Silverman placed an ad in the Times beginning Oct. 1, with an unlisted number that was set up and tightly monitored by the FBI. It didn’t take long after that. On Oct. 3 agents traced a threatening call to the mobile phone in Wachtler’s state-owned car, and they began to close the net. The blackmail payment was set for Nov. 7. According to the FBI complaint, Wachtler had made arrangements to pick up the $20,000 in a Manhattan alley, then drop off the embarrassing materials. Agents trailed him from Albany to Manhattan’s Upper East Side; along the way, they say, he stopped and phoned an employee of a hair salon near Silverman’s building. He allegedly offered the employee a “big tip” to pick up-at the entrance to the cellar stairway next door-the manila envelope supposedly containing the payment. But Wachtler himself never collected the envelope. Instead, the FBI says, he put on a cowboy hat as a disguise, stopped a cab and gave the driver $10 to deliver a package to Silverman that proved to contain only another threatening letter. Then he headed home on the Long Island Expressway, where agents finally got the word from Chertoff at a Manhattan command center: “Arrest him.”

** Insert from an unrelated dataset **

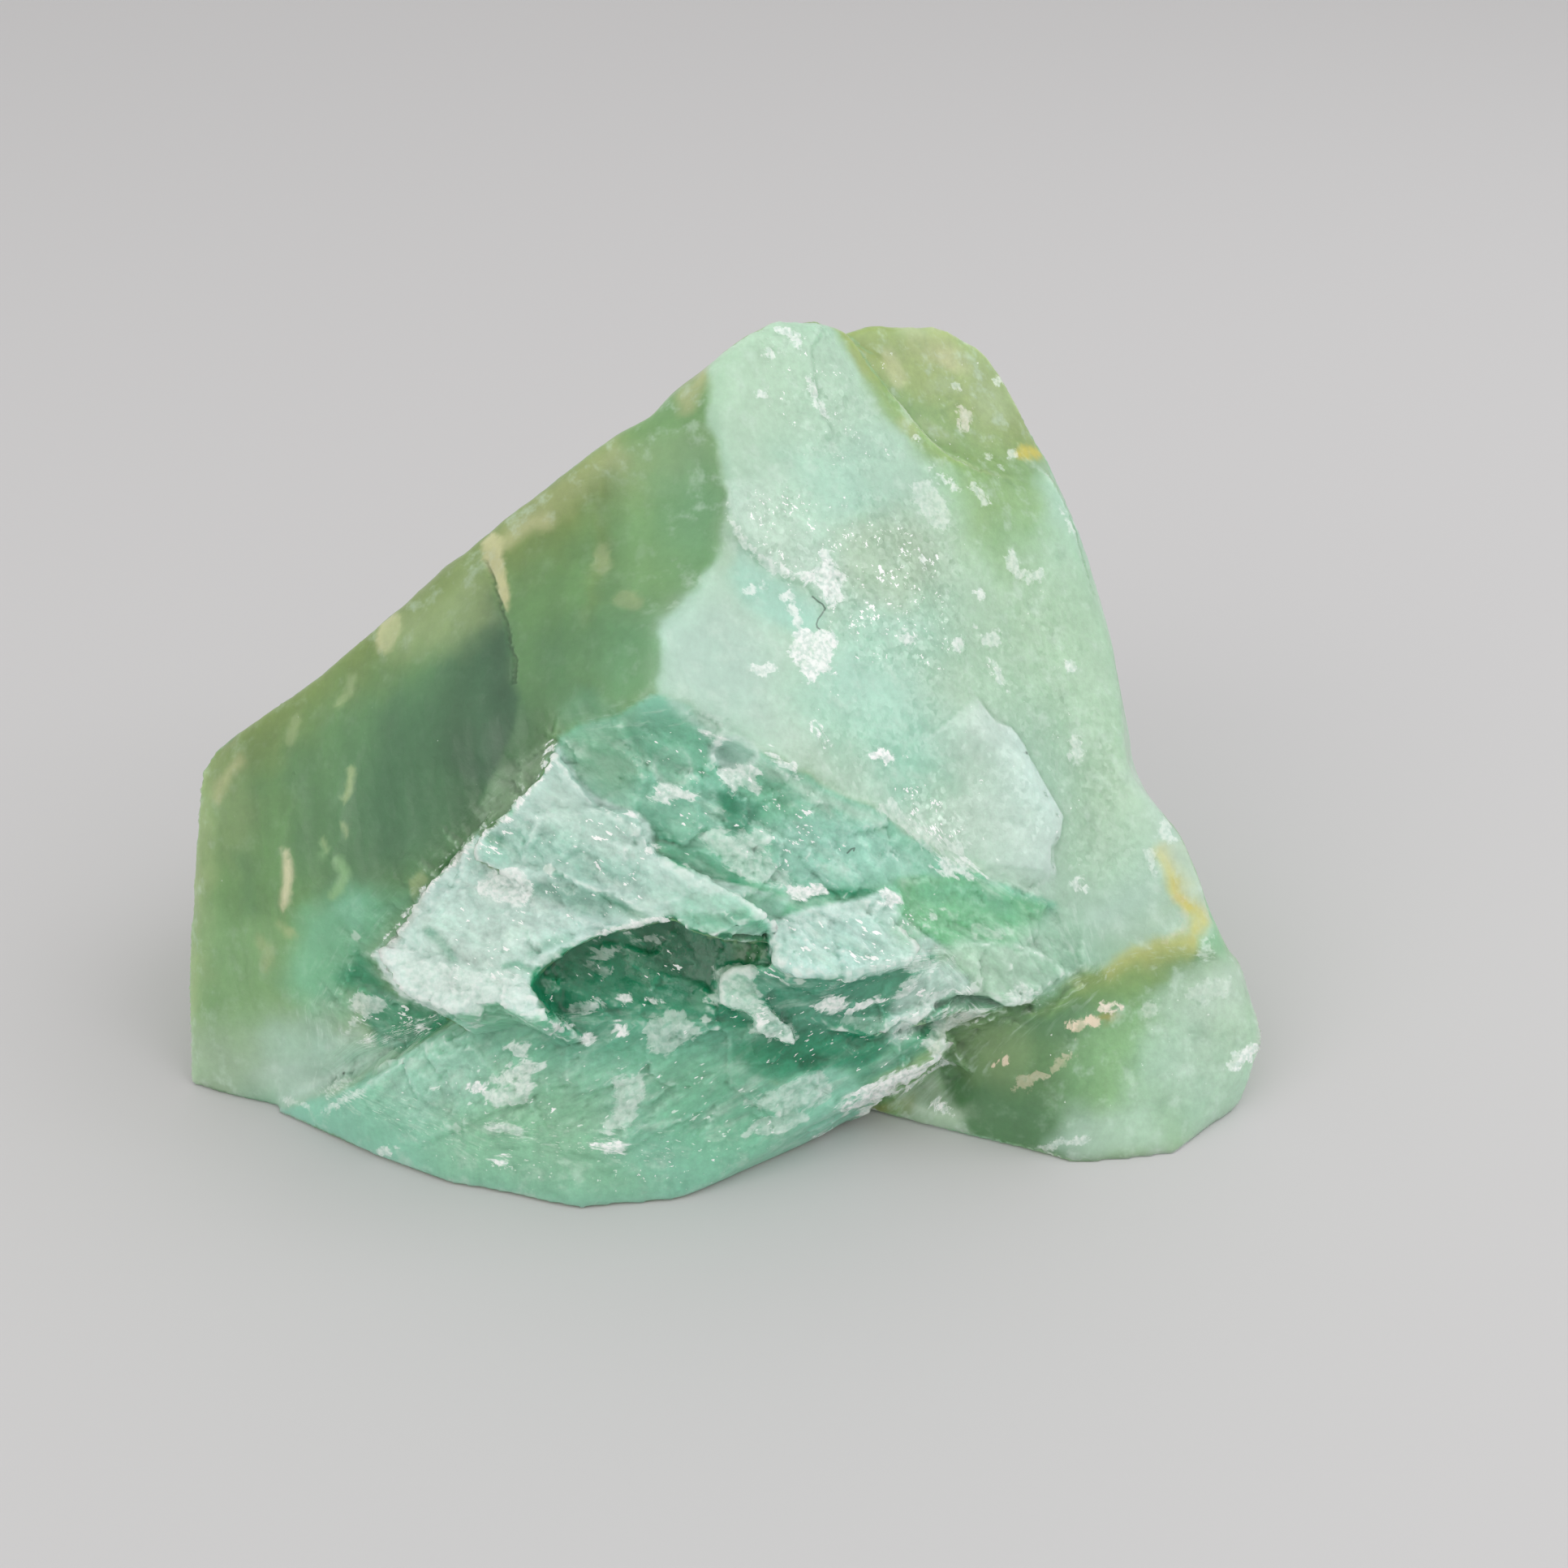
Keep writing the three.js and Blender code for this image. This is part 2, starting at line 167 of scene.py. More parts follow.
def valueNoise(points, size, seed):
    # smooth random values from -1 to 1 that change over the given size
    lattice = np.random.default_rng(seed).uniform(-1, 1, (32, 32, 32))
    at = points / size
    low = np.floor(at).astype(int)
    part = at - low
    part = part * part * (3 - 2 * part)
    total = np.zeros(len(points))
    for corner in range(8):
        bits = np.array([corner & 1, corner >> 1 & 1, corner >> 2 & 1])
        share = np.prod(np.where(bits, part, 1 - part), axis=1)
        cell = (low + bits) % 32
        total += share * lattice[cell[:, 0], cell[:, 1], cell[:, 2]]
    return total


def smoothStep(values, low, high):
    t = np.clip((values - low) / (high - low), 0, 1)
    return t * t * (3 - 2 * t)


# ---- seeing the stone from the front
pitch = math.radians(view["pitch"])
eye = np.array(view["eye"])
forward = np.array([0, math.cos(pitch), -math.sin(pitch)])
upward = np.array([0, math.sin(pitch), math.cos(pitch)])
focal = view["lens"] / view["sensor"] * view["side"]


def viewPixels(points):
    away = points - eye
    depth = away @ forward
    across = view["side"] / 2 + focal * away[:, 0] / depth
    down = view["side"] / 2 - focal * (away @ upward) / depth
    return np.stack([across, down], axis=1)


def frontFacing(points, normals):
    toEye = eye - points
    toEye /= np.linalg.norm(toEye, axis=1)[:, None]
    return np.einsum("ij,ij->i", toEye, normals)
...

Not the least puzzling aspect of the case was that from beginning to end, none of the people around Wachtler seemed to get a hint of anything wrong. Joseph Margiotta, a former Nassau County, N.Y., Republican leader and a close friend, said that when his daughter called him last Saturday night with the news of the judge’s arrest, “I told her, ‘You must be mistaken, it has to be some other judge’.” Psychiatrists were not surprised by such observations. People often “compartmentalize” different aspects of their feelings, says psychiatrist Gerald Kraines, who has treated many successful professionals for depression. “When a judge has his jurist’s robes on, that may compensate for the inadequacy in other parts of his life.” Manhattan psychoanalyst Theodore Rubin says that obsessive behavior can burst out like an “encapsulated insanity,” leaving a person otherwise rational.

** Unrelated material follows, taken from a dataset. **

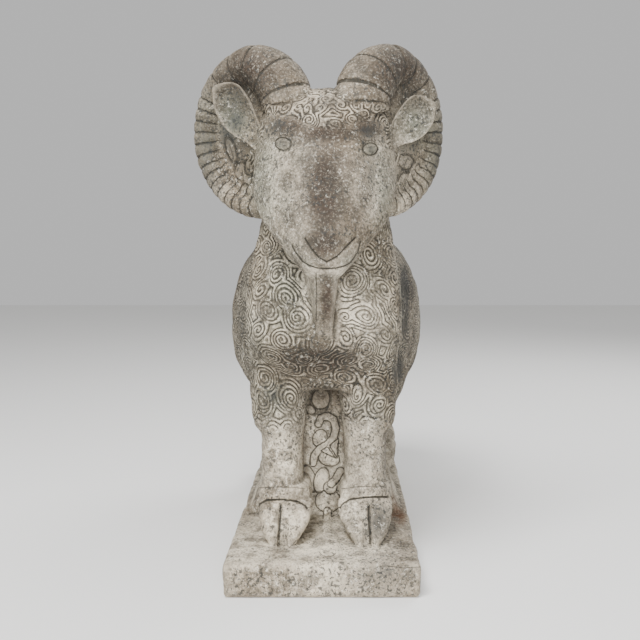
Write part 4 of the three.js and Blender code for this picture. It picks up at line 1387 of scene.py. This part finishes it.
# %% Distances to the marks
seen = pixels_of(points)
towards_front = (normals_of(block.data)[:, 1] < 0.45) & (points[:, 1] < -0.10)
drawn = np.full((len(faces), 3), FAR)
strength = np.zeros(len(faces))
for names, marks in MARKS.items():
    wanted = is_form(*names) & towards_front
    if names == ("web",):
        wanted &= np.abs(points[:, 0]) < 0.075
    some = np.flatnonzero(wanted[faces].all(1))
    corners = seen[faces[some]]
    middles, best = corners.mean(1), np.full(len(some), FAR)
    value, much_here = np.full((len(some), 3), FAR), np.zeros(len(some))
    for gap_of, half, much, solid in marks:
        at_middle = gap_of(middles)
        if solid:
            best[at_middle < 0], value[at_middle < 0] = FAR, FAR
        closer = np.flatnonzero(np.abs(at_middle) / half < best)
        best[closer] = np.abs(at_middle[closer]) / half
        value[closer] = gap_of(corners[closer].reshape(-1, 2)).reshape(-1, 3) / half
        much_here[closer] = much
    drawn[some], strength[some] = np.clip(value, -FAR, FAR), much_here
keep_uv("marks", drawn, np.repeat(strength, 3))
print("faces near a mark:", int((np.abs(drawn).min(1) < 1).sum()))

# %% [markdown]
# ## Stone
# The stone is one material. Its ground colour wanders between warm beige, brown-pink and greenish grey in patches;
# grooves and hollows are darkened, partly as dirt and partly as painted shade; lichen makes pale flecks, and soot
# dark ones. The grain is a bump. An image would tie all this to one view, and noise in the object's own space covers
# every side.
#
# The maths of such a material is easier to read as an expression than as a wall of nodes, so one small class wraps
# a socket, and Python's operators add the Math nodes.

# %% Shader maths in Python
class Wire:
    """A socket of the stone's node tree. Operators on numbers add Math nodes, on vectors Vector Math nodes."""

    tree = None

    def __init__(self, socket):
        self.socket = socket

    @classmethod
    def node(cls, kind, settings=None, sockets=None, out=0):
        made = cls.tree.nodes.new("ShaderNode" + kind)
        for name, value in (settings or {}).items():
            if name == "stops":
                for k, (place, shade) in enumerate(value):
                    stop = made.color_ramp.elements[k] if k < 2 else made.color_ramp.elements.new(place)
                    stop.position, stop.color = place, (*shade, 1)
            else:
                setattr(made, name, value)
        for name, value in (sockets or {}).items():
            if isinstance(value, Wire):
                cls.tree.links.new(value.socket, made.inputs[name])
            else:
                made.inputs[name].default_value = value
        return cls(made.outputs[out]) if made.outputs else None

    def maths(self, operation, other, swap=False):
        vector = "VECTOR" in (self.socket.type, getattr(getattr(other, "socket", None), "type", ""))
        pair = (other, self) if swap else (self, other)
        if vector:
            pair = tuple((v, v, v) if isinstance(v, (int, float)) else v for v in pair)
        return self.node("VectorMath" if vector else "Math", {"operation": operation}, dict(enumerate(pair)))

    def __add__(self, other):
        return self.maths("ADD", other)

    def __sub__(self, other):
        return self.maths("SUBTRACT", other)

    def __rsub__(self, other):
        return self.maths("SUBTRACT", other, swap=True)

    def __mul__(self, other):
        return self.maths("MULTIPLY", other)

    __radd__, __rmul__ = __add__, __mul__


stone = bpy.data.materials.new("weathered stone")
stone.use_nodes = True
Wire.tree = stone.node_tree
Wire.tree.nodes.clear()


place = Wire.node("TexCoord", None, None, out=3)


def noise(scale, detail=3, roughness=0.55, distortion=0):
    sockets = {"Vector": place, "Scale": scale, "Detail": detail, "Roughness": roughness, "Distortion": distortion}
    return Wire.node("TexNoise", None, sockets)


def step(value, start, end):
    """0 before start and 1 past end, with a soft way between."""
    sockets = {"Value": value, "From Min": start, "From Max": end}
    return Wire.node("MapRange", {"interpolation_type": "SMOOTHSTEP"}, sockets)


def blend(share, first, second, kind="MIX"):
    settings = {"data_type": "RGBA", "blend_type": kind, "clamp_factor": True}
    return Wire.node("Mix", settings, {"Factor": share, 6: first, 7: second}, out=2)


def stored(name):
    return Wire.node("Attribute", {"attribute_name": name}, None, out=2)


def stored_pair(name):
    """The two numbers of a UV layer."""
    layer = Wire.node("UVMap", {"uv_map": name})
    return [Wire.node("SeparateXYZ", None, {"Vector": layer}, out=k) for k in (0, 1)]


print("nodes so far:", len(Wire.tree.nodes))

# %% [markdown]
# ## Grooves and thin lines
# Three kinds of dark line are read from the mesh: the strands' grooves, the grooves between the horns' bands and the
# thin marks. Their darkness is partly dirt and partly painted shade, for cuts too narrow for the mesh to shade. The
# fraction of a phase runs from 0 to 1 from groove to groove, so its distance from the middle is all that a groove
# needs, and noise wears some of them away.

# %% Grooves of the fleece
strand = Wire.node("SeparateXYZ", None, {"Vector": Wire.node("UVMap", {"uv_map": "strand"})})
from_middle = (strand.maths("FRACT", 0) - 0.5).maths("ABSOLUTE", 0)
wool = stored("fleece")
worn = step(noise(26, 2), 0.30, 0.62)
strand_cut = (1 - step(from_middle, 0.05, 0.24)) * wool * (0.60 + worn * 0.40)

band, band_length = stored_pair("bands")
waver = (noise(30, 2) - 0.5) * 0.06
from_groove = ((band + waver + 0.5).maths("FRACT", 0) - 0.5).maths("ABSOLUTE", 0) * band_length  # millimetres
band_cut = (1 - step(from_groove, 1.0, 2.9)) * stored("horn") * (0.75 + worn * 0.25)

from_mark, mark_strength = stored_pair("marks")
mark_cut = (1 - step(from_mark.maths("ABSOLUTE", 0), 0.35, 1.15)) * mark_strength
print("nodes so far:", len(Wire.tree.nodes))

# %% [markdown]
# ## Colours
# Clean stone is beige to sand. Over it go the damp green, the pale worn places and the brown, each where the patches
# say and broken up by noise, and last a fine mottle with pale and dark grains, which gives the coarse look of
# weathered stone. Where the patches paint light or shade, the pale is painted light and the brown painted shade.

# %% Colours of the stone
BEIGE = (0.175, 0.138, 0.094, 1)
SAND = (0.29, 0.25, 0.19, 1)
CREAM = (0.74, 0.66, 0.515, 1)
GREEN_GREY = (0.100, 0.110, 0.083, 1)
BROWN = (0.032, 0.022, 0.015, 1)
# The next dark is dirt and also painted shade in hollows, grooves and cuts.
DIRT_AND_SHADE = (0.030, 0.027, 0.020, 1)
LICHEN = (0.72, 0.675, 0.57, 1)
# The next dark is soot and also painted shade where its patches are painted shade.
SOOT_AND_SHADE = (0.028, 0.029, 0.027, 1)
RUST = (0.10, 0.045, 0.018, 1)

broad = noise(5.5, 4, 0.6, 0.4)
middling = noise(26, 5, 0.68)
grain = noise(230, 3, 0.75)
fine = noise(95, 4, 0.75)

colour = blend(step(broad, 0.38, 0.62), BEIGE, SAND)
colour = blend(stored("green") * (0.60 + 0.40 * step(middling, 0.35, 0.6)), colour, GREEN_GREY)
colour = blend(stored("pale") * (0.35 + 0.65 * step(middling, 0.36, 0.56)), colour, CREAM)
warm = stored("warm")
colour = blend(warm * (0.88 + 0.12 * step(middling, 0.36, 0.58)), colour, BROWN)
mottle = step(middling * 0.6 + fine * 0.4, 0.38, 0.62)
colour = blend(1 - stored("pale") * 0.6, colour, blend(1.0, colour, 0.50 + mottle, "MULTIPLY"))
colour = blend(step(grain, 0.55, 0.63) * (0.32 - warm * 0.20), colour, LICHEN)
colour = blend(step(grain, 0.46, 0.37) * 0.62, colour, DIRT_AND_SHADE)
print("nodes so far:", len(Wire.tree.nodes))

# %% [markdown]
# ## Dirt and painted shade, soot and lichen
# Dirt and painted shade go where a finger can't reach: in hollows, grooves and marks. The crests of the locks are
# paler, partly worn by rain and partly a painted highlight, and convex places are paler too. Soot clings in dark
# spots, with painted shade from its patches among them, and lichen grows in pale flecks. The order matters, because
# each layer covers the ones before it.

# %% Dirt and painted shade, soot and lichen
cavity = stored("cavity")
# Hollows darkened: partly dirt, partly painted shade.
dirt_and_shade = step(cavity + (middling - 0.5) * 0.8, 0.05, 0.62) * (1 - stored("pale") * 0.6)
# Paler crests of the locks: partly worn stone, partly painted highlight.
crest = step(from_middle, 0.30, 0.50) * wool * step(middling, 0.42, 0.60)
colour = blend(crest * (1 - warm * 0.6) * 0.5, colour, CREAM)
colour = blend(dirt_and_shade * 0.68, colour, DIRT_AND_SHADE)
# Dark grooves: partly dirt, partly painted shade of grooves too narrow for the mesh.
colour = blend(strand_cut * 0.88, colour, DIRT_AND_SHADE)
colour = blend(band_cut * 0.92, colour, DIRT_AND_SHADE)
# Soot, and painted shade where its patches are painted shade.
soot_and_shade = step(stored("soot_and_shade") + (middling - 0.5) + (fine - 0.5) * 0.9 + (grain - 0.5) * 1.3, 0.36, 0.70)
colour = blend(soot_and_shade * 0.78, colour, SOOT_AND_SHADE)
dots = step(noise(170, 2, 0.6), 0.54, 0.61) * step(noise(15, 3, 0.6) + stored("soot_and_shade") * 0.7, 0.42, 0.58)
colour = blend(dots * 0.80, colour, SOOT_AND_SHADE)
flecks = step(noise(105, 5, 0.8), 0.575, 0.63) * step(noise(9, 2) + stored("pale") * 0.25, 0.42, 0.58)
colour = blend(flecks * (0.65 - warm * 0.30), colour, LICHEN)
colour = blend(step(cavity, -0.12, -0.6) * 0.35, colour, SAND)
colour = blend(stored("rust") * step(middling, 0.30, 0.50), colour, RUST)
# Dark marks: partly dirt, partly painted shade of thin cuts.
colour = blend(mark_cut * 0.90, colour, DIRT_AND_SHADE)
print("nodes so far:", len(Wire.tree.nodes))

# %% [markdown]
# ## Surface
# Stone is rough all over, and a little rougher in the hollows. The grain, pits and grooves give a bump of a few
# millimetres at most, because everything larger is already in the mesh.

# %% Surface and output
specks = Wire.node("TexVoronoi", {"feature": "F1"}, {"Vector": place, "Scale": 210.0, "Randomness": 1.0})
pits = step(specks, 0.4, 0.15) * step(noise(30, 2), 0.48, 0.62)
heights = grain * 0.0016 + fine * 0.0028 - pits * 0.0012
heights = heights - strand_cut * 0.0022 - band_cut * 0.003 - mark_cut * 0.002 + middling * 0.0022
bump = Wire.node("Bump", None, {"Strength": 1.0, "Distance": 1.0, "Height": heights})
roughness = 0.82 + dirt_and_shade * 0.1
shader = Wire.node("BsdfPrincipled", None, {
    "Base Color": colour, "Roughness": roughness, "Normal": bump, "Specular IOR Level": 0.25,
})
Wire.node("OutputMaterial", None, {"Surface": shader})
block.data.materials.clear()
block.data.materials.append(stone)
print("stone has", len(Wire.tree.nodes), "nodes")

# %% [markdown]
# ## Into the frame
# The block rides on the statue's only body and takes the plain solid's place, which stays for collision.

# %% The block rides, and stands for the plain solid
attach(block, "root")
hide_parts("ram_statue")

In the case of Joy Silverman’s spurned lover, the irrational may have won out, at least long enough to overturn his life-though perhaps not permanently. Shortly after Wachtler’s bail hearing, he called Richard Simons, now acting chief judge of the appeals court, to say he was resigning. “He asked us to forgive him for what he had done to the court’s reputation,” says Simons. “I said of course I forgave him. I don’t think there is a man alive who could’ve listened to him and not forgiven him.” For the woman who for months was a blackmailer’s uneasy target, forgiveness may take longer.